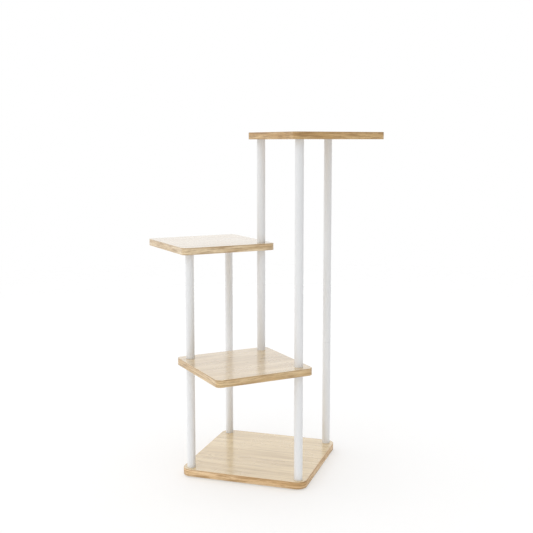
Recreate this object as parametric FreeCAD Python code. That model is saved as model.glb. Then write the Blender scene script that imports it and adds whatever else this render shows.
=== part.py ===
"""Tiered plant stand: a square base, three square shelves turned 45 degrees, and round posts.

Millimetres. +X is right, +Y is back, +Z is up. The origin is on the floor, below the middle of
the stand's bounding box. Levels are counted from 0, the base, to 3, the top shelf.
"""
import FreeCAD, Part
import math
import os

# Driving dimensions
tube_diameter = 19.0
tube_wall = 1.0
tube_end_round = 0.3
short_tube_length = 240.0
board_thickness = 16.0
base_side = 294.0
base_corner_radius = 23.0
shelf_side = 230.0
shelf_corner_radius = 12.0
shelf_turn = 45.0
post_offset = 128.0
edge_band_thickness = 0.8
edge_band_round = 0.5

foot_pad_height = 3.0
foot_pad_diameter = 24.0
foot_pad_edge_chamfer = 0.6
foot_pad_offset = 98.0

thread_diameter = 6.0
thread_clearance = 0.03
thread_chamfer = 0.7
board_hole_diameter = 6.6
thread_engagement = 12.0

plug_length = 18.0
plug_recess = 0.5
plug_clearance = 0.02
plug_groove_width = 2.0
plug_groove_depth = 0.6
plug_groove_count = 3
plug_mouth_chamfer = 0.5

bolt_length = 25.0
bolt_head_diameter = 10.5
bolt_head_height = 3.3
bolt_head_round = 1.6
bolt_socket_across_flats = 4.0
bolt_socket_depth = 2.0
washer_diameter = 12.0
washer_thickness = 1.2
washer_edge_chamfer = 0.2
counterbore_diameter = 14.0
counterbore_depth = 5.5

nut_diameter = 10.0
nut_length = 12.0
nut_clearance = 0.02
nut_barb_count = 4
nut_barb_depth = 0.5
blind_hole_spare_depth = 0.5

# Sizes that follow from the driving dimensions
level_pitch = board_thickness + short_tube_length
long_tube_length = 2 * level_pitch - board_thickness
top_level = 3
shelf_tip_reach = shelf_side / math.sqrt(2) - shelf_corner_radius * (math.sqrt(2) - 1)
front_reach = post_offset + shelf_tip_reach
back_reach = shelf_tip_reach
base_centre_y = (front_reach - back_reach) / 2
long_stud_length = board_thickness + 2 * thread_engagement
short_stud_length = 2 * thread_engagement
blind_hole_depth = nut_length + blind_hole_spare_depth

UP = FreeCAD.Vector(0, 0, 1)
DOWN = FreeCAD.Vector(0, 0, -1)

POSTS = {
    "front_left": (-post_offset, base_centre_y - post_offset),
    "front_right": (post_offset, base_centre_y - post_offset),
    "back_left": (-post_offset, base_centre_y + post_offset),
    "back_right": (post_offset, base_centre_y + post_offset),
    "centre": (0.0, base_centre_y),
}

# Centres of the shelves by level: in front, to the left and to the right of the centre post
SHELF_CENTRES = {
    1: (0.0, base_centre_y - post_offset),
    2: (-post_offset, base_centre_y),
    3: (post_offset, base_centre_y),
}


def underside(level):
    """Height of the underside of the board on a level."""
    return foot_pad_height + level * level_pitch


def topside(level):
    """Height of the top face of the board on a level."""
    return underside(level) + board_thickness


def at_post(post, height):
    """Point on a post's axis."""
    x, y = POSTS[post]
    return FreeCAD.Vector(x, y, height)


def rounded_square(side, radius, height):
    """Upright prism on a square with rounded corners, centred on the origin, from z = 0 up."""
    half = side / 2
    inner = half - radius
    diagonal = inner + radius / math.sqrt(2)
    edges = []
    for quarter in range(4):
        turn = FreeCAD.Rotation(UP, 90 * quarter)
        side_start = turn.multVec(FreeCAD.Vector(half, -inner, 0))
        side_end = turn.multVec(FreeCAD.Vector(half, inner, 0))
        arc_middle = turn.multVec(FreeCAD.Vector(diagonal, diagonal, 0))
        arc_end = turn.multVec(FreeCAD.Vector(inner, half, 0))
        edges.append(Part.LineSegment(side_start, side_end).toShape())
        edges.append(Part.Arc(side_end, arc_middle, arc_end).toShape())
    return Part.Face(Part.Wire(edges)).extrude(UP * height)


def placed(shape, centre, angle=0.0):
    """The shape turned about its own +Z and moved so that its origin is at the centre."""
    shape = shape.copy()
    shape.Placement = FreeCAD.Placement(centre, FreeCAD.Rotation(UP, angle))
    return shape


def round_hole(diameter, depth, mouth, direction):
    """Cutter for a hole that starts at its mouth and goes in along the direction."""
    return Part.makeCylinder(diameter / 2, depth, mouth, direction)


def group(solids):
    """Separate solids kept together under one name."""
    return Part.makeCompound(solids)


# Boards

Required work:
Write out exactly, please, the lines beginning at the start of the material and ending with the line that holds "and round posts.", both included.

Final result:
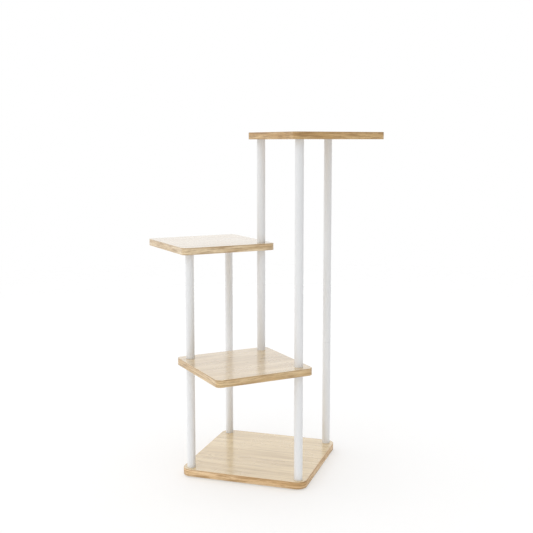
Recreate this object as parametric FreeCAD Python code. That model is saved as model.glb. Then write the Blender scene script that imports it and adds whatever else this render shows.
=== part.py ===
"""Tiered plant stand: a square base, three square shelves turned 45 degrees, and round posts.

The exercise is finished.